Pourtant le compte n’y est pas.
Certes, « Nous avons des armes » (pour reprendre le titre du collectif animé par Gilles Balbastre), mais nous avons aussi des propositions. Et ces propositions, il faut combattre, et sans doute combattre longtemps, pour qu’elles se réalisent. (...)
Si les médias peuvent et doivent être un quatrième pouvoir, le pouvoir des médias doit être constitutionnalisé. Par conséquent il faut – et ce sera difficile à obtenir – remplacer le CSA, organisme fantoche et organisme croupion, par un Conseil National des médias… de tous les médias, comme quatrième pouvoir constitutionnel.
Pourquoi ?
J’ai dit organisme fantoche. Parce que qu’on arrête de nous balader : le CSA est nommé par le pouvoir politique. Le fond de l’affaire, c’est que toute la structure de régulation de l’audiovisuel dépend directement du pouvoir politique. (...)
Pour un service public de l’information et de la culture
Deuxième proposition : l’information et la culture sont des biens communs. Qui peut penser, si peu que ce soit, qu’ils peuvent remplir cette fonction de biens communs (pluralistes, divers, variés, socialement, politiquement, culturellement) sans que se constitue un véritable service public de l’information et de la culture ? (...)
il faut le dire : il faudrait avoir l’audace de mettre un terme à la privatisation de TF1. Cela peut prendre plusieurs formes ; cela peut prendre aussi la forme d’une renationalisation. Mais si on ne présente pas cet objectif que nous soutenons depuis des années – il faut le dire dans certain désert : on passe pour des fous – alors on met un mouchoir sur l’audiovisuel public.
Et on ne peut pas se satisfaire de dire « Bon, bien, hein ! OK qu’il crève ! On va avoir les médias associatifs, indépendants, alternatifs ou du tiers secteur ! ». Parce que les médias alternatifs doivent absolument être soutenus, mais ils ne constituent pas une alternative aux médias dominants. Sauf à nourrir un mépris social absolument inconcevable, on ne peut pas faire l’impasse sur les millions d’auditeurs et de téléspectateurs qui regardent ou écoutent encore l’audiovisuel privé ou public (...)
il est besoin d’une refonte globale du système d’aides à la presse, ce qui suppose de mettre à plat l’ensemble du système existant.

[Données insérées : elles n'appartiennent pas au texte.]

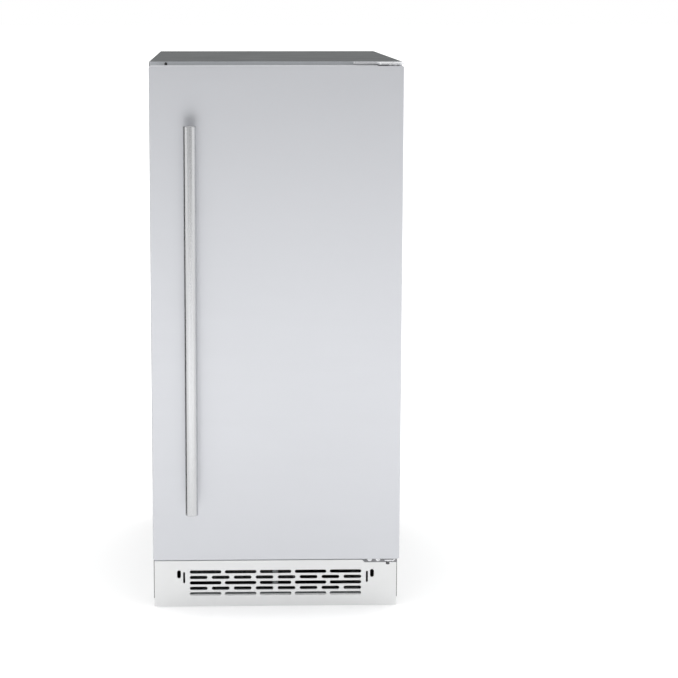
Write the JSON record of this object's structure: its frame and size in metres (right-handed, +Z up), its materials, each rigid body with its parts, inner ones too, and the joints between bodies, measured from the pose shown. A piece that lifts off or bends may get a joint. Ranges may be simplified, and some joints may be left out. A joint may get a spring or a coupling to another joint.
{
  "type": "undercounter ice maker",
  "caption": "Undercounter ice maker: dark cabinet, full stainless door with bar handle and exposed end hinges, slotted toe grille, ice bin, grid evaporator and machine compartment.",
  "frame": {"origin": "on the floor at the centre of the overall footprint, from the handle's front to the cabinet's back", "axes": "+X to the right seen from the front, +Y from the door to the back, +Z up"},
  "size_m": [0.378, 0.6595, 0.845],
  "materials": {
    "cabinet_paint": "satin dark grey",
    "frame_paint": "satin mid grey",
    "galvanised": "matt zinc grey",
    "zinc": "bright zinc plate",
    "dark_zinc": "grey zinc plate",
    "stainless": "fine level brush",
    "stainless_light": "fine level brush",
    "stainless_bar": "fine polish",
    "foam": "pale yellow foam",
    "liner_plastic": "satin white",
    "housing_plastic": "satin pale grey",
    "pale_plastic": "satin white",
    "dark_plastic": "matt black",
    "leg_plastic": "matt black",
    "button_plastic": "gloss black",
    "scoop_plastic": "satin blue",
    "clear_plastic": "clear",
    "clear_hose": "milky clear",
    "dark_glass": "gloss black",
    "nickel": "satin nickel",
    "copper": "bright copper",
    "brass": "satin brass",
    "black_steel": "gloss black",
    "dark_metal": "matt",
    "fin_aluminium": "plain",
    "rubber": "matt",
    "gasket": "soft grey"
  },
  "bodies": {
    "cabinet": {"top_panel": "cabinet_paint", "left_side_panel": "cabinet_paint", "right_side_panel": "cabinet_paint", "rear_panel": "galvanised", "rear_access_cover": "galvanised", "panel_screws": "zinc", "base_pan": "galvanised", "cabinet_insulation": "foam", "inner_liner": "liner_plastic", "front_frame": "frame_paint", "hinge_hole_plug": "dark_plastic", "top_hinge_bracket": "zinc", "bottom_hinge_bracket": "dark_zinc", "hinge_pins": "dark_metal", "toe_grille": "stainless_light", "ice_retainer": "clear_plastic", "control_housing": "housing_plastic", "display_window": "dark_glass", "light_lens": "clear_plastic", "evaporator_grid": "nickel", "evaporator_coil": "copper", "evaporator_frame": "housing_plastic", "water_distributor": "pale_plastic", "water_trough": "pale_plastic", "ice_chute": "pale_plastic", "water_pump": "dark_plastic", "pump_hose": "clear_hose", "float_stem": "dark_plastic", "bin_sensor": "copper", "compressor": "black_steel", "compressor_mounts": "rubber", "condenser": "fin_aluminium", "fan_shroud": "dark_plastic", "fan_motor": "dark_metal", "filter_drier": "copper", "hot_gas_valve": "brass", "refrigerant_lines": "copper", "water_inlet_valve": "brass", "water_inlet_tube": "pale_plastic", "drain_pipe": "pale_plastic", "cord_gland": "dark_plastic"},
    "door": {"door_skin": "stainless", "door_insulation": "foam", "door_liner": "liner_plastic", "door_gasket": "gasket", "handle_bar": "stainless_bar", "handle_posts": "stainless_bar", "hinge_bushes": "pale_plastic"},
    "splash_curtain": {"splash_curtain": "pale_plastic"},
    "condenser_fan": {"condenser_fan": "dark_plastic"},
    "level_float": {"level_float": "dark_plastic"},
    "ice_scoop": {"ice_scoop": "scoop_plastic"},
    "pump_impeller": {"pump_impeller": "pale_plastic"},
    "power_button": {"power_button": "button_plastic"},
    "light_button": {"light_button": "button_plastic"},
    "clean_button": {"clean_button": "button_plastic"},
    "leg_front_left": {"leg_front_left": "leg_plastic"},
    "leg_front_right": {"leg_front_right": "leg_plastic"},
    "leg_rear_left": {"leg_rear_left": "leg_plastic"},
    "leg_rear_right": {"leg_rear_right": "leg_plastic"}
  },
  "joints": [
    {"name": "door_hinge", "type": "hinge", "parent": "cabinet", "child": "door", "pos_m": [0.172, -0.26025, 0], "axis": [0, 0, 1], "range_deg": [0, 110]},
    {"name": "power_press", "type": "slide", "parent": "cabinet", "child": "power_button", "axis": [0, 1, 0], "range_m": [0, 0.0015], "stiffness_N_per_m": 500, "springref_m": -0.001},
    {"name": "light_press", "type": "slide", "parent": "cabinet", "child": "light_button", "axis": [0, 1, 0], "range_m": [0, 0.0015], "stiffness_N_per_m": 500, "springref_m": -0.001},
    {"name": "clean_press", "type": "slide", "parent": "cabinet", "child": "clean_button", "axis": [0, 1, 0], "range_m": [0, 0.0015], "stiffness_N_per_m": 500, "springref_m": -0.001},
    {"name": "curtain_pivot", "type": "hinge", "parent": "cabinet", "child": "splash_curtain", "pos_m": [0, 0.082, 0.768], "axis": [-1, 0, 0], "range_deg": [0, 40]},
    {"name": "fan_spin", "type": "hinge", "parent": "cabinet", "child": "condenser_fan", "pos_m": [-0.06, -0.138, 0.098], "axis": [0, 1, 0], "continuous": true},
    {"name": "impeller_spin", "type": "hinge", "parent": "cabinet", "child": "pump_impeller", "pos_m": [0.095, 0.21, 0.517], "axis": [0, 0, 1], "continuous": true},
    {"name": "float_rise", "type": "slide", "parent": "cabinet", "child": "level_float", "axis": [0, 0, 1], "range_m": [0, 0.015]},
    {"name": "scoop_lift", "type": "slide", "parent": "cabinet", "child": "ice_scoop", "axis": [0, 0, 1], "range_m": [0, 0.034]},
    {"name": "front_left_level", "type": "slide", "parent": "cabinet", "child": "leg_front_left", "axis": [0, 0, -1], "range_m": [0, 0.02]},
    {"name": "front_right_level", "type": "slide", "parent": "cabinet", "child": "leg_front_right", "axis": [0, 0, -1], "range_m": [0, 0.02]},
    {"name": "rear_left_level", "type": "slide", "parent": "cabinet", "child": "leg_rear_left", "axis": [0, 0, -1], "range_m": [0, 0.02]},
    {"name": "rear_right_level", "type": "slide", "parent": "cabinet", "child": "leg_rear_right", "axis": [0, 0, -1], "range_m": [0, 0.02]}
  ]
}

On parle beaucoup de laïcité. Moi je suis partisan de l’application d’une forme particulière du principe de la laïcité au monde des médias. Le bon principe de la laïcité dont vous remarquerez qu’il est appliqué d’une façon évidente, c’est « à écoles publiques, argent public, à écoles privées, argent privé ». Ce n’est pas exactement ce que l’on a. C’est une bataille perdue faute d’avoir été correctement menée… en 82. Avant qu’il soit appliqué on a du temps devant nous, hein, pour que la laïcité triomphe dans ce pays. Mais là je vais bien au-delà de ce que me permet de dire ma fonction de porte-parole d’Acrimed qui n’a pas de position officielle sur la laïcité. Alors appliquons-le au monde des médias : « à médias publics et associatifs, fonds publics ; à médias privés, qu’ils se démerdent ». Et ils ont de quoi faire ! […]
Ces propositions pour quoi faire ? (...)
Oui, nous le pensons : si un autre monde est possible, d’autres médias le sont aussi, mais, pour qu’un autre monde soit possible, d’autres médias sont nécessaires.